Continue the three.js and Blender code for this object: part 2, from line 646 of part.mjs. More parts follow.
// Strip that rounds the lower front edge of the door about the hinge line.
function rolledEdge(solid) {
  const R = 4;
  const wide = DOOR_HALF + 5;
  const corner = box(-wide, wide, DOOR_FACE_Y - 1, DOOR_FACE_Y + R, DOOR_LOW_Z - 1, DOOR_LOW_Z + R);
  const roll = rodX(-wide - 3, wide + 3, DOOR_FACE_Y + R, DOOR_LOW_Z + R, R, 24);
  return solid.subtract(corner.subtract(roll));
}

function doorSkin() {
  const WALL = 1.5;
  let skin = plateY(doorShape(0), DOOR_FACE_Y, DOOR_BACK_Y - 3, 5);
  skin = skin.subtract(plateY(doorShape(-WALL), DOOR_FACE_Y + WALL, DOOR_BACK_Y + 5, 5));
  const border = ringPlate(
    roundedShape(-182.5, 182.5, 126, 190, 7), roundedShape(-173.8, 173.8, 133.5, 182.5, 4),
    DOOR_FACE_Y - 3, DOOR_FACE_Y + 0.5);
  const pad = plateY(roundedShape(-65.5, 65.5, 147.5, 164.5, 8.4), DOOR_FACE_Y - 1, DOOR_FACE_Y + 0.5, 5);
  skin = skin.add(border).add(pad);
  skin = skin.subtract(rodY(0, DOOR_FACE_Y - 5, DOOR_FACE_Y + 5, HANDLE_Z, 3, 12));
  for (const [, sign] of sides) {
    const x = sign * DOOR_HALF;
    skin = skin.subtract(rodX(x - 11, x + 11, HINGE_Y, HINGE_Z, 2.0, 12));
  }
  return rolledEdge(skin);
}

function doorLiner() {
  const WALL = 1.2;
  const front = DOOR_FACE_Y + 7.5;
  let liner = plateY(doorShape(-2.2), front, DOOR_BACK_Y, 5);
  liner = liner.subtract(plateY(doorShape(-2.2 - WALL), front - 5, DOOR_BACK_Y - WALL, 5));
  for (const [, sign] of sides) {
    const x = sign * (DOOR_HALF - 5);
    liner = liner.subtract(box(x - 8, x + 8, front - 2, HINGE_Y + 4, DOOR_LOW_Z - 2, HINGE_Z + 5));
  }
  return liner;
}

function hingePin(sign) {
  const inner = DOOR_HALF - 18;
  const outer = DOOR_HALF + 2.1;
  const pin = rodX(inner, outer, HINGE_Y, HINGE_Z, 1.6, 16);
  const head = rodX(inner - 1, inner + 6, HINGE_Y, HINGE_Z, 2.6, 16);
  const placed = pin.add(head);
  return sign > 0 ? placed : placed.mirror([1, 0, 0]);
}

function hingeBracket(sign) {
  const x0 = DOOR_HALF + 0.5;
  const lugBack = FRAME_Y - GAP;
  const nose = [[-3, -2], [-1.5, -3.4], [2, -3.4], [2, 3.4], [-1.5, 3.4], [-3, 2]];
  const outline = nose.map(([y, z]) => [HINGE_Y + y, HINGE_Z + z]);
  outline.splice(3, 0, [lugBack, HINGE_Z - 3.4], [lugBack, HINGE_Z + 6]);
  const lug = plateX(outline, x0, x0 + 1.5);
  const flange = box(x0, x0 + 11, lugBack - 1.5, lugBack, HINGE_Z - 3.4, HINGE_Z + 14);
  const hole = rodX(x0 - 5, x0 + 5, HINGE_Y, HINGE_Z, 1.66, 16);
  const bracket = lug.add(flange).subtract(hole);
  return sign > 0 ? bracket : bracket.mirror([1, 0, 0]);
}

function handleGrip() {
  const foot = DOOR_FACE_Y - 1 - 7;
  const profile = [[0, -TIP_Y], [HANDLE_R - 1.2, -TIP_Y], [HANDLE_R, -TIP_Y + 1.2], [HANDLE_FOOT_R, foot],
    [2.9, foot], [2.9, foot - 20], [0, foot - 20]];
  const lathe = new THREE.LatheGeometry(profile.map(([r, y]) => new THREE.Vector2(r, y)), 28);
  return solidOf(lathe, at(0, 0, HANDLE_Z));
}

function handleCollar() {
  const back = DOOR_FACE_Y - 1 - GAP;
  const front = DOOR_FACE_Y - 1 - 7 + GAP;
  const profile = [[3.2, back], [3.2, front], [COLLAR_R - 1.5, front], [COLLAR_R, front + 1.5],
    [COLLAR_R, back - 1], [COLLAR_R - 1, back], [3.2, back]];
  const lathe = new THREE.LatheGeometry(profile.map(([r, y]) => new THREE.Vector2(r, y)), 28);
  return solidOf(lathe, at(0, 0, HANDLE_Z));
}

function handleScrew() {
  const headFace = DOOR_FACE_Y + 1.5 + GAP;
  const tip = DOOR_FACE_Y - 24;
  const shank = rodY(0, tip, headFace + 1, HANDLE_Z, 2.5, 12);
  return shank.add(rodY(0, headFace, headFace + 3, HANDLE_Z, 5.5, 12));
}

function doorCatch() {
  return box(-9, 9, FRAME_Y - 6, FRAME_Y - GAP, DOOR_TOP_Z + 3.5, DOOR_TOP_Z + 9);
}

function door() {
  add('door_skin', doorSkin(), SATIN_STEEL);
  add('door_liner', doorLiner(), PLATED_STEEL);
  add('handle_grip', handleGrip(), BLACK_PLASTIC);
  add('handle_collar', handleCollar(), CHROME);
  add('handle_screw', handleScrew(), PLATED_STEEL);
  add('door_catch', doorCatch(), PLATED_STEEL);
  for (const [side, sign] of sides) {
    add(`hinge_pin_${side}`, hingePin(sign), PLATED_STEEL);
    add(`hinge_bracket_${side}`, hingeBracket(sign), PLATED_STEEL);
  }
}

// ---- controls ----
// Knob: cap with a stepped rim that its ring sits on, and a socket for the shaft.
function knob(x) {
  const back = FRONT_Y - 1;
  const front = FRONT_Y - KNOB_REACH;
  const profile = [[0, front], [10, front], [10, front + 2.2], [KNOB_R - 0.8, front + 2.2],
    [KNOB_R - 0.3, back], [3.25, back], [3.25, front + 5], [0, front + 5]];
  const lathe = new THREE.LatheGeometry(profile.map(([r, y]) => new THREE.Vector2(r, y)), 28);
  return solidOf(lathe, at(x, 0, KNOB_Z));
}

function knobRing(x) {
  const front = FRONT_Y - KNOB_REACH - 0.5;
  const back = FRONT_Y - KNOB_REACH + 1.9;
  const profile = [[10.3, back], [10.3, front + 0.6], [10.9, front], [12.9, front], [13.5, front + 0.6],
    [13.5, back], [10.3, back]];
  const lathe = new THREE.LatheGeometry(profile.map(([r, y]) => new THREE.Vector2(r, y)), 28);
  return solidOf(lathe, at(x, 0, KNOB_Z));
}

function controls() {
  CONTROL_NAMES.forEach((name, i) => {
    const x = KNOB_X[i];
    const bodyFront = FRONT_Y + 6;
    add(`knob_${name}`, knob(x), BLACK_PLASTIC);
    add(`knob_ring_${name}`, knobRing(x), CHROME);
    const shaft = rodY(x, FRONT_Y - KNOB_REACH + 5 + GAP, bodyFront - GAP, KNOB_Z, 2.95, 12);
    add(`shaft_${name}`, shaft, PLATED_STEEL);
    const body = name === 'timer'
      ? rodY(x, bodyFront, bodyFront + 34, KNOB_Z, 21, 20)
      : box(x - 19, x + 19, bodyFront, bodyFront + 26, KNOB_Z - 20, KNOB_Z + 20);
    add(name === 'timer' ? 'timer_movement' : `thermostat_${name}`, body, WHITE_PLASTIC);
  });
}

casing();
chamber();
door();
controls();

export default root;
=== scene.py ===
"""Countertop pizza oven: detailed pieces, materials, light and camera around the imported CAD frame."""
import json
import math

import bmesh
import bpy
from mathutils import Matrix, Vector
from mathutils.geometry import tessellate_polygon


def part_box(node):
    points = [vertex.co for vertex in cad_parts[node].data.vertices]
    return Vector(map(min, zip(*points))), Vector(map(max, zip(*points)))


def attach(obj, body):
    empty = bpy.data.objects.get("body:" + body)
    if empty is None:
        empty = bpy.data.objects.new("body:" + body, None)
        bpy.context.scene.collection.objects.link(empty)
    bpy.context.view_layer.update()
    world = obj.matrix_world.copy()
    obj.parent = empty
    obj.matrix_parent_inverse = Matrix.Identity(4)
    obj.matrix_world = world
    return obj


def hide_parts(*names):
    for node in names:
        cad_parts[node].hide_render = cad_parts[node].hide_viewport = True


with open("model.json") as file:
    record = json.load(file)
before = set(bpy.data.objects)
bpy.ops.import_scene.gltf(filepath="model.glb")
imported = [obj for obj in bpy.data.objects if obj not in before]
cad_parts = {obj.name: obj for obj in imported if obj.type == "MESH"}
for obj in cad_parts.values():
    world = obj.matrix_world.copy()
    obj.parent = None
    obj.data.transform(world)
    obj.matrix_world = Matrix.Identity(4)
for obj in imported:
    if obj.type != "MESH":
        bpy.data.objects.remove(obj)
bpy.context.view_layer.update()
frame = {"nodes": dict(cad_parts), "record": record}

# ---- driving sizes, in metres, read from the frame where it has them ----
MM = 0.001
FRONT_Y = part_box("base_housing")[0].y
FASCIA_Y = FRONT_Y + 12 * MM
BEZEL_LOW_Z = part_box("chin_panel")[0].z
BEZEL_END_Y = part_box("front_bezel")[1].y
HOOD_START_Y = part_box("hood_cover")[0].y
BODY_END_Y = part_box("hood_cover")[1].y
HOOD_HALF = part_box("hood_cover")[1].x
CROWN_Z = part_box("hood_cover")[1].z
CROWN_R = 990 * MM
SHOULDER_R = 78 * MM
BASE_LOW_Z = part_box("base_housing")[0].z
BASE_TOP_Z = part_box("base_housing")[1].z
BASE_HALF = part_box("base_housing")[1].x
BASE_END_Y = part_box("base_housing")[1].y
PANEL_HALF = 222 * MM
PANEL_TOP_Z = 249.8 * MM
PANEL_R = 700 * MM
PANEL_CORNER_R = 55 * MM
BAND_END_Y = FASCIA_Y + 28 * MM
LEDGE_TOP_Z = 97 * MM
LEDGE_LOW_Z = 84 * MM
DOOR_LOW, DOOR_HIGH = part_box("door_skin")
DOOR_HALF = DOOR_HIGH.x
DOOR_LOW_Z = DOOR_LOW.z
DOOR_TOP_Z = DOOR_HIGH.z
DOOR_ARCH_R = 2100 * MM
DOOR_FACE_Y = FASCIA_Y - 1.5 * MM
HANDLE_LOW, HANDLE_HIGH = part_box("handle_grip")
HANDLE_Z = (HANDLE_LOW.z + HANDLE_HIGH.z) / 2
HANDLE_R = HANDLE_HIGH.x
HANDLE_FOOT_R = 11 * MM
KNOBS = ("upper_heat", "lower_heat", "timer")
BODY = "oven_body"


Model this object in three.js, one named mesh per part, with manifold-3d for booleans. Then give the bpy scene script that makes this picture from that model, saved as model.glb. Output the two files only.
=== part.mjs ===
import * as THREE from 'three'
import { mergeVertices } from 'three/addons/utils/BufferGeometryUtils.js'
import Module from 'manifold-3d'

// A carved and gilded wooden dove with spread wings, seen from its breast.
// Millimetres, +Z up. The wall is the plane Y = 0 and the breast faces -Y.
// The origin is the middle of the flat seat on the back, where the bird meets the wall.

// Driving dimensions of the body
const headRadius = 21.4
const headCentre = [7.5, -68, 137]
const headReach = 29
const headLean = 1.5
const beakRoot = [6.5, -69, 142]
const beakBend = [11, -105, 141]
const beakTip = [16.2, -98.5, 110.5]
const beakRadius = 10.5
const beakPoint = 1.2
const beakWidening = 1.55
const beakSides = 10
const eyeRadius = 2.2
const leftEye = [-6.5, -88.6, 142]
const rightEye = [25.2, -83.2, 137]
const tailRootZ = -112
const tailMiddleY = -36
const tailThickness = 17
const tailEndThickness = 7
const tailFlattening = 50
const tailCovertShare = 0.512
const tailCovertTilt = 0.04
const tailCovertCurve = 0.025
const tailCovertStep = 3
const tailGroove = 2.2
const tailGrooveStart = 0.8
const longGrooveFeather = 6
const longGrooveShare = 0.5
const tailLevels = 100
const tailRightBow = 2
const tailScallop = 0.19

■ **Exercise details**
Quote word for word every line from the one that has "add(name === 'timer'" through the one that has "obj.parent = None".

■ **Task result**
    add(name === 'timer' ? 'timer_movement' : `thermostat_${name}`, body, WHITE_PLASTIC);
  });
}

casing();
chamber();
door();
controls();

export default root;
=== scene.py ===
"""Countertop pizza oven: detailed pieces, materials, light and camera around the imported CAD frame."""
import json
import math

import bmesh
import bpy
from mathutils import Matrix, Vector
from mathutils.geometry import tessellate_polygon


def part_box(node):
    points = [vertex.co for vertex in cad_parts[node].data.vertices]
    return Vector(map(min, zip(*points))), Vector(map(max, zip(*points)))


def attach(obj, body):
    empty = bpy.data.objects.get("body:" + body)
    if empty is None:
        empty = bpy.data.objects.new("body:" + body, None)
        bpy.context.scene.collection.objects.link(empty)
    bpy.context.view_layer.update()
    world = obj.matrix_world.copy()
    obj.parent = empty
    obj.matrix_parent_inverse = Matrix.Identity(4)
    obj.matrix_world = world
    return obj


def hide_parts(*names):
    for node in names:
        cad_parts[node].hide_render = cad_parts[node].hide_viewport = True


with open("model.json") as file:
    record = json.load(file)
before = set(bpy.data.objects)
bpy.ops.import_scene.gltf(filepath="model.glb")
imported = [obj for obj in bpy.data.objects if obj not in before]
cad_parts = {obj.name: obj for obj in imported if obj.type == "MESH"}
for obj in cad_parts.values():
    world = obj.matrix_world.copy()
    obj.parent = None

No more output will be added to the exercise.